Madrid wants to see changes made to the treaty governing the visa-free Schengen area, which would allow Spain to introduce border controls to stem the tide of Islamic militants returning from the Middle East, the country’s interior minister has said.
“We are going to back border controls and it is possible that as a consequence it will be necessary to modify the Schengen treaty,” Interior Minister Jorge Fernandez Diaz told the daily El Pais in an interview on Saturday.
“The existing mobility in the European Union is facilitating the movements (of jihadists) to any country and also to our country,” he continued.
The minister and his European counterparts are set to discuss the future of Schengen during a meeting in Paris on Sunday.
Diaz is not the first European politician to consider revamping or altogether suspending the Schengen zone in response to the deadly attacks in and around Paris this week, which left 20 dead, including three attackers.
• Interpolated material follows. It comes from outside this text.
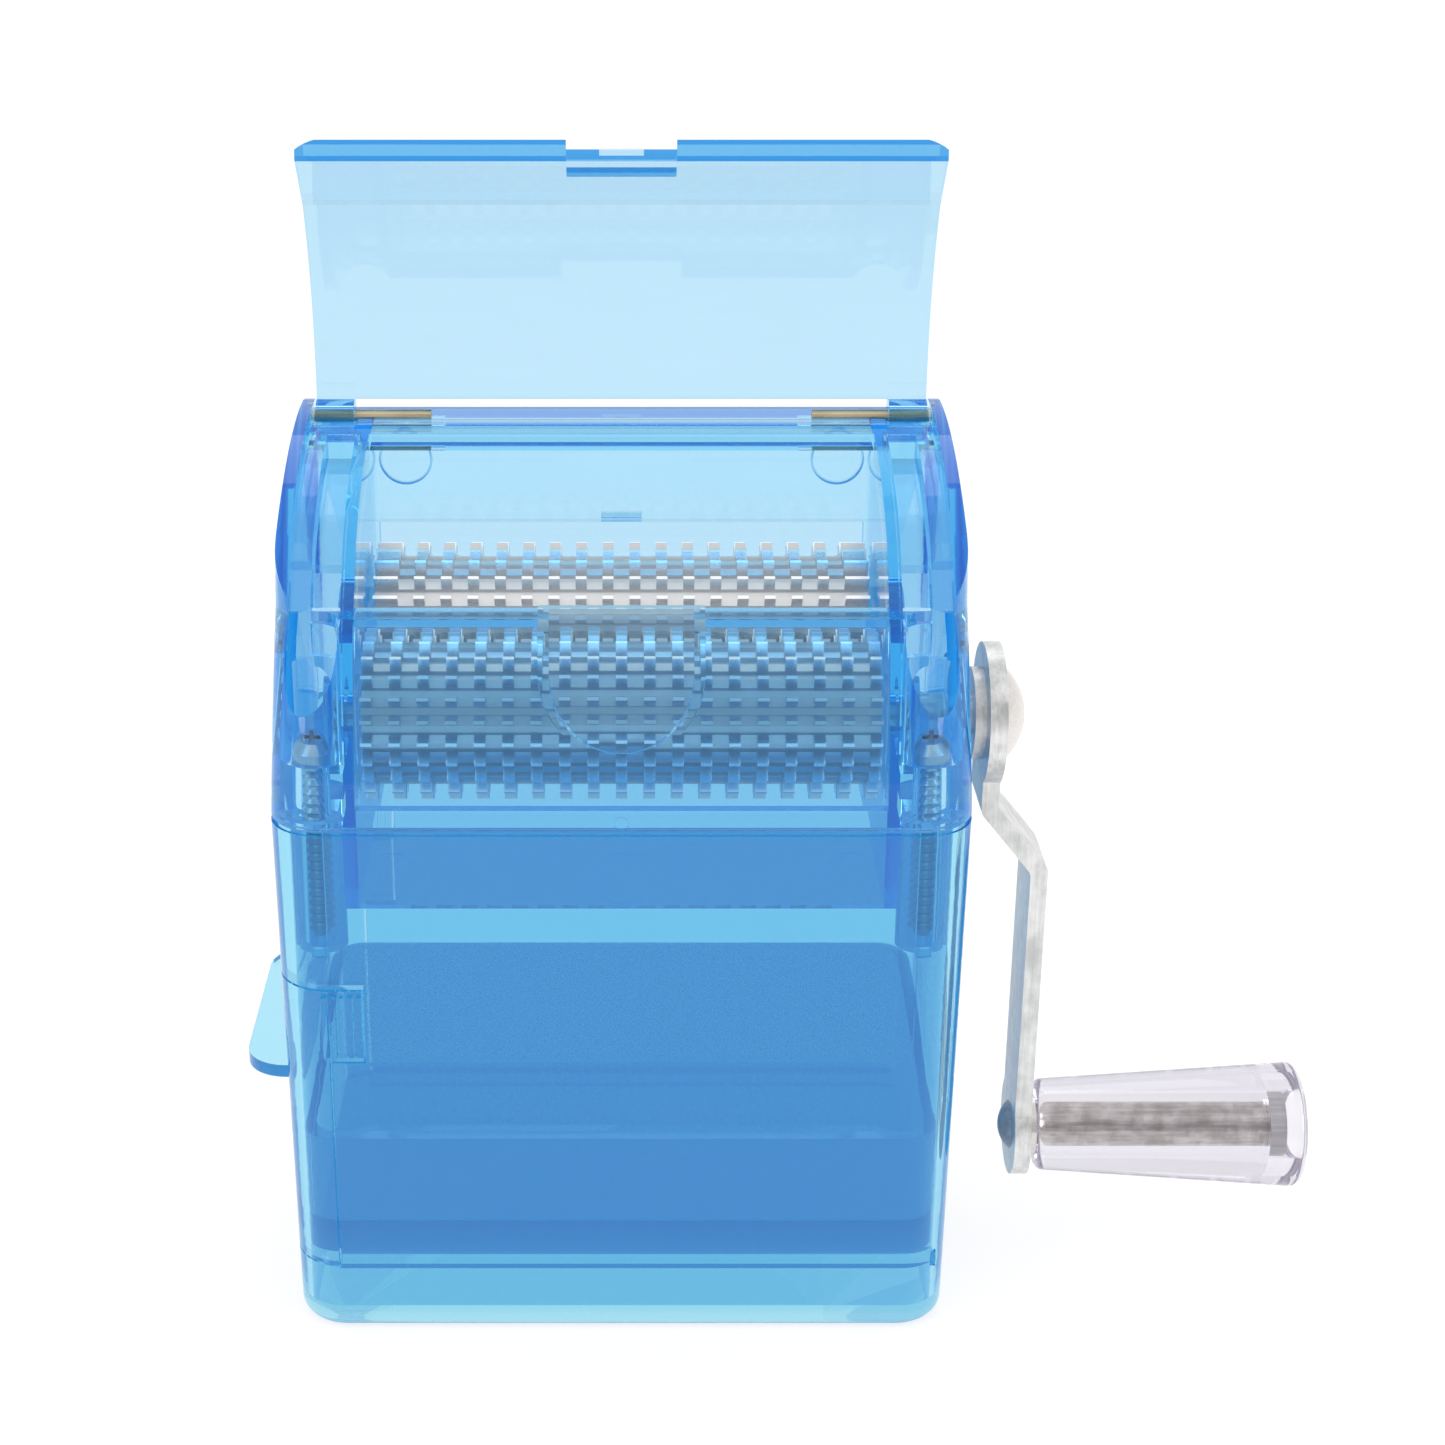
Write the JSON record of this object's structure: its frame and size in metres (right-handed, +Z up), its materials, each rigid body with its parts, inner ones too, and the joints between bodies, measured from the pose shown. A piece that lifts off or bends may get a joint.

On Friday, The leader of France’s rightwing Front National (FN), Marine Le Pen, told French President Francois Hollande that the country should “immediately suspend Schengen to be able to control our borders” in what she called an “essential element in the fight against terrorism.”
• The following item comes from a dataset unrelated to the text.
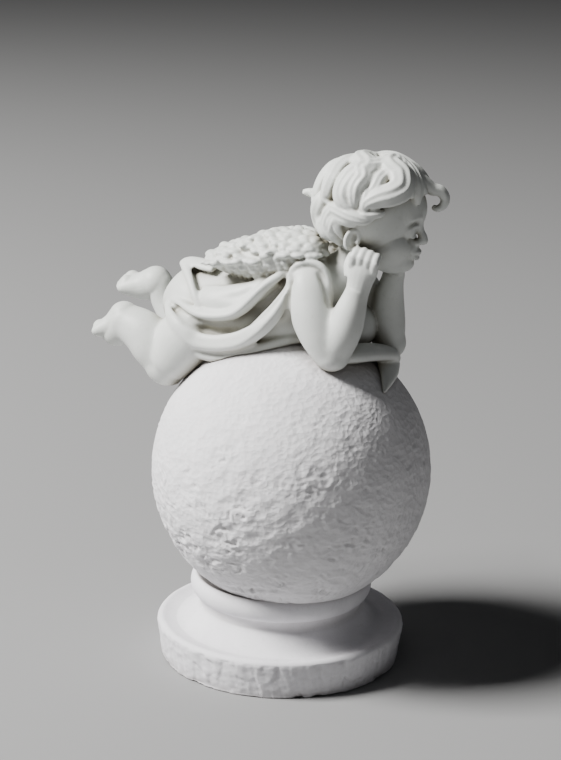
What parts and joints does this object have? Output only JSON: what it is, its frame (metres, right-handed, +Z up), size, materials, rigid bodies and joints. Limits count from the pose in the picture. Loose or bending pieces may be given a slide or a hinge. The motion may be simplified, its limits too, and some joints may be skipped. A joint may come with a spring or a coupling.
{
  "type": "angel figurine",
  "caption": "Cast white cherub lying on a rough ball on a round moulded plinth, elbows down and chin in its hands.",
  "frame": {"origin": "centre of the plinth's flat underside", "axes": "+Z up, +X the way the cherub faces, +Y to the cherub's left"},
  "size_m": [0.1059, 0.08, 0.1501],
  "materials": {
    "figure_bisque": "smooth cast, slightly greenish grey-white, low satin sheen",
    "ball_plaster": "rough chipped cast texture, matt white",
    "plinth_plaster": "matt white, smooth mouldings, rough tooled side"
  },
  "bodies": {
    "root": {"angel_figure": "figure_bisque", "textured_ball": "ball_plaster", "round_plinth": "plinth_plaster"}
  },
  "joints": []
}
The Schengen Area consists of 26 European countries that have abolished passport and any other type of border controls. The agreement allows for both freedom of movement for both European citizens, Schengen visa holders and those who can travel in the area visa-free. Freedom of movement is considered “a fundamental right” guaranteed by the EU to its citizens.
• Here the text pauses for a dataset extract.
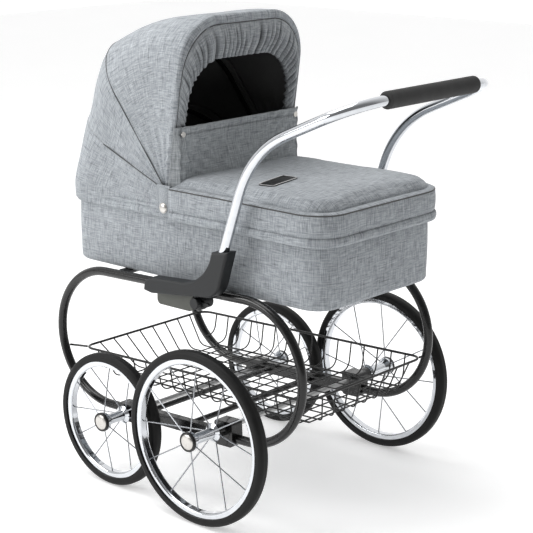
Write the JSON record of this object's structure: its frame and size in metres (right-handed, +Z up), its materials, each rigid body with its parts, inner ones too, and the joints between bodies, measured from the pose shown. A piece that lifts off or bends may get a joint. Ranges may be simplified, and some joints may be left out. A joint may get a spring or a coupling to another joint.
{
  "type": "doll pram stroller",
  "caption": "Carriage pram with a lined bassinet, folding hood, apron and wind flap on a hooped tube chassis with spoked wheels, wire basket and push handle.",
  "frame": {"origin": "on the floor, under the middle of the overall box", "axes": "+Z up, +Y towards the pusher at the handle end, +X to the pram's left side"},
  "size_m": [0.546, 0.713, 0.8244],
  "materials": {
    "frame_black": "gloss black enamel",
    "wire_black": "satin black coated wire",
    "axle_steel": "turned steel",
    "black_plastic": "satin moulded plastic",
    "grey_plastic": "satin moulded plastic",
    "chrome": "polished chrome",
    "tyre": "smooth solid rubber",
    "foam_grip": "matt foam",
    "linen": "grey melange linen weave",
    "mattress_cover": "cotton",
    "board": "hardboard",
    "bow_steel": "spring steel strip",
    "stud": "nickel-plated snap",
    "patch": "blank woven patch"
  },
  "bodies": {
    "chassis": {"front_hoop_left": "frame_black", "rear_hoop_left": "frame_black", "lower_beam_left": "frame_black", "basket_side_left": "wire_black", "front_hoop_right": "frame_black", "rear_hoop_right": "frame_black", "lower_beam_right": "frame_black", "basket_side_right": "wire_black", "basket_floor": "wire_black", "basket_front_end": "wire_black", "basket_rear_end": "wire_black", "basket_supports": "frame_black", "front_axle": "axle_steel", "rear_axle": "axle_steel", "axle_blocks": "black_plastic", "carrier_bars": "frame_black", "support_brackets": "grey_plastic", "pivot_pins": "black_plastic"},
    "handle": {"handle_tube": "chrome", "handle_grip": "foam_grip", "casting_left": "black_plastic", "casting_right": "black_plastic"},
    "lever_left": {"lock_lever_left": "black_plastic"},
    "lever_right": {"lock_lever_right": "black_plastic"},
    "wheel_front_left": {"front_tyre_left": "tyre", "front_rim_left": "chrome", "front_spokes_left": "chrome", "front_hub_left": "chrome", "front_hub_cap_left": "chrome"},
    "wheel_front_right": {"front_tyre_right": "tyre", "front_rim_right": "chrome", "front_spokes_right": "chrome", "front_hub_right": "chrome", "front_hub_cap_right": "chrome"},
    "wheel_rear_left": {"rear_tyre_left": "tyre", "rear_rim_left": "chrome", "rear_spokes_left": "chrome", "rear_hub_left": "chrome", "rear_hub_cap_left": "chrome"},
    "wheel_rear_right": {"rear_tyre_right": "tyre", "rear_rim_right": "chrome", "rear_spokes_right": "chrome", "rear_hub_right": "chrome", "rear_hub_cap_right": "chrome"},
    "bassinet": {"bassinet_shell": "linen", "floor_board": "board", "mattress": "mattress_cover", "rim_roll": "linen", "hood_pivot_studs": "stud", "rear_bow": "bow_steel", "canopy_rear": "linen"},
    "hood_middle": {"middle_bow": "bow_steel", "canopy_middle": "linen"},
    "hood_front": {"front_bow": "bow_steel", "canopy_front": "linen", "hood_visor": "linen"},
    "apron": {"apron": "linen", "badge_patch": "patch"},
    "flap": {"wind_flap": "linen", "flap_studs": "stud"}
  },
  "joints": [
    {"name": "front_left_wheel_spin", "type": "hinge", "parent": "chassis", "child": "wheel_front_left", "pos_m": [0, -0.174, 0.1195], "axis": [1, 0, 0], "continuous": true},
    {"name": "front_right_wheel_spin", "type": "hinge", "parent": "chassis", "child": "wheel_front_right", "pos_m": [0, -0.174, 0.1195], "axis": [1, 0, 0], "continuous": true},
    {"name": "rear_left_wheel_spin", "type": "hinge", "parent": "chassis", "child": "wheel_rear_left", "pos_m": [0, 0.064, 0.15], "axis": [1, 0, 0], "continuous": true},
    {"name": "rear_right_wheel_spin", "type": "hinge", "parent": "chassis", "child": "wheel_rear_right", "pos_m": [0, 0.064, 0.15], "axis": [1, 0, 0], "continuous": true},
    {"name": "handle_fold", "type": "hinge", "parent": "chassis", "child": "handle", "pos_m": [0, 0.015, 0.361], "axis": [1, 0, 0], "range_deg": [-60, 0]},
    {"name": "lock_lever_left_turn", "type": "hinge", "parent": "handle", "child": "lever_left", "pos_m": [0, 0.015, 0.361], "axis": [1, 0, 0], "range_deg": [-90, 0]},
    {"name": "lock_lever_right_turn", "type": "hinge", "parent": "handle", "child": "lever_right", "pos_m": [0, 0.015, 0.361], "axis": [1, 0, 0], "range_deg": [-90, 0]},
    {"name": "bassinet_lift", "type": "slide", "parent": "chassis", "child": "bassinet", "axis": [0, 0, 1], "range_m": [0, 0.12]},
    {"name": "hood_fold", "type": "hinge", "parent": "bassinet", "child": "hood_middle", "pos_m": [0, -0.087, 0.503], "axis": [1, 0, 0], "range_deg": [0, 19.5], "deforming": ["canopy_middle"]},
    {"name": "hood_front_fold", "type": "hinge", "parent": "hood_middle", "child": "hood_front", "pos_m": [0, -0.087, 0.503], "axis": [1, 0, 0], "range_deg": [0, 37], "deforming": ["canopy_front"]},
    {"name": "apron_open", "type": "hinge", "parent": "bassinet", "child": "apron", "pos_m": [0, 0.262, 0.487], "axis": [1, 0, 0], "range_deg": [-60, 0]},
    {"name": "flap_fold", "type": "hinge", "parent": "apron", "child": "flap", "pos_m": [0, -0.06, 0.5505], "axis": [1, 0, 0], "range_deg": [-88, 0]}
  ],
  "couplings": [
    {"joint": "hood_front_fold", "follows": "hood_fold", "ratio": 1.8872}
  ]
}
Diaz further called for the establishment of a Europe-wide passenger name record data base, which would aid in sharing passenger information between member states.
“We are convinced of the need for such a tool, to follow those who travel to terrorist operating theaters or who return from there,” he said.
He further said that the hate speech, particularly anti-Semitic messages and attempts to recruit young people to militant organizations, needed to be tackled online in a way that did not stop the internet from being a venue of free expression.
“We need to work more closely with Internet companies to guarantee the reporting and if possible removal of all content that amounts to an apology for terrorism or calls for violence and hatred,” he said.
Fears of another terror attack in Europe are running high following the recent shootings in France. On Sunday, a report in the Germany daily Bild, citing intelligence from the US National Security Agency, warned that the events in France may be the first in a wave of attacks to strike Europe.
The intelligence, reportedly citing conversations between Islamic State (IS, formerly ISIS/ISIL) leaders, said a series of European cities could be attacked, including Rome.
The article, however, didn’t furnish details of a concrete terror plot.
EU and US security ministers also met at France’s interior ministry on Sunday to discuss a joint response to terrorism in the wake of the Paris assault. The meeting was held just hours before a massive parade through Paris, where hundreds of thousands of people, along with dozens of world leaders, came in a show of solidarity and remembrance for those who lost their lives.
Following the meeting, French Interior Minister Bernard Cazeneuve said European interior ministers had agreed to ratchet up cooperation in an effort to halt future terrorist attacks.
The White House further announced it had incited its allied to Washington for a February 18 security summit in Washington to try and stem the tide of violent extremism.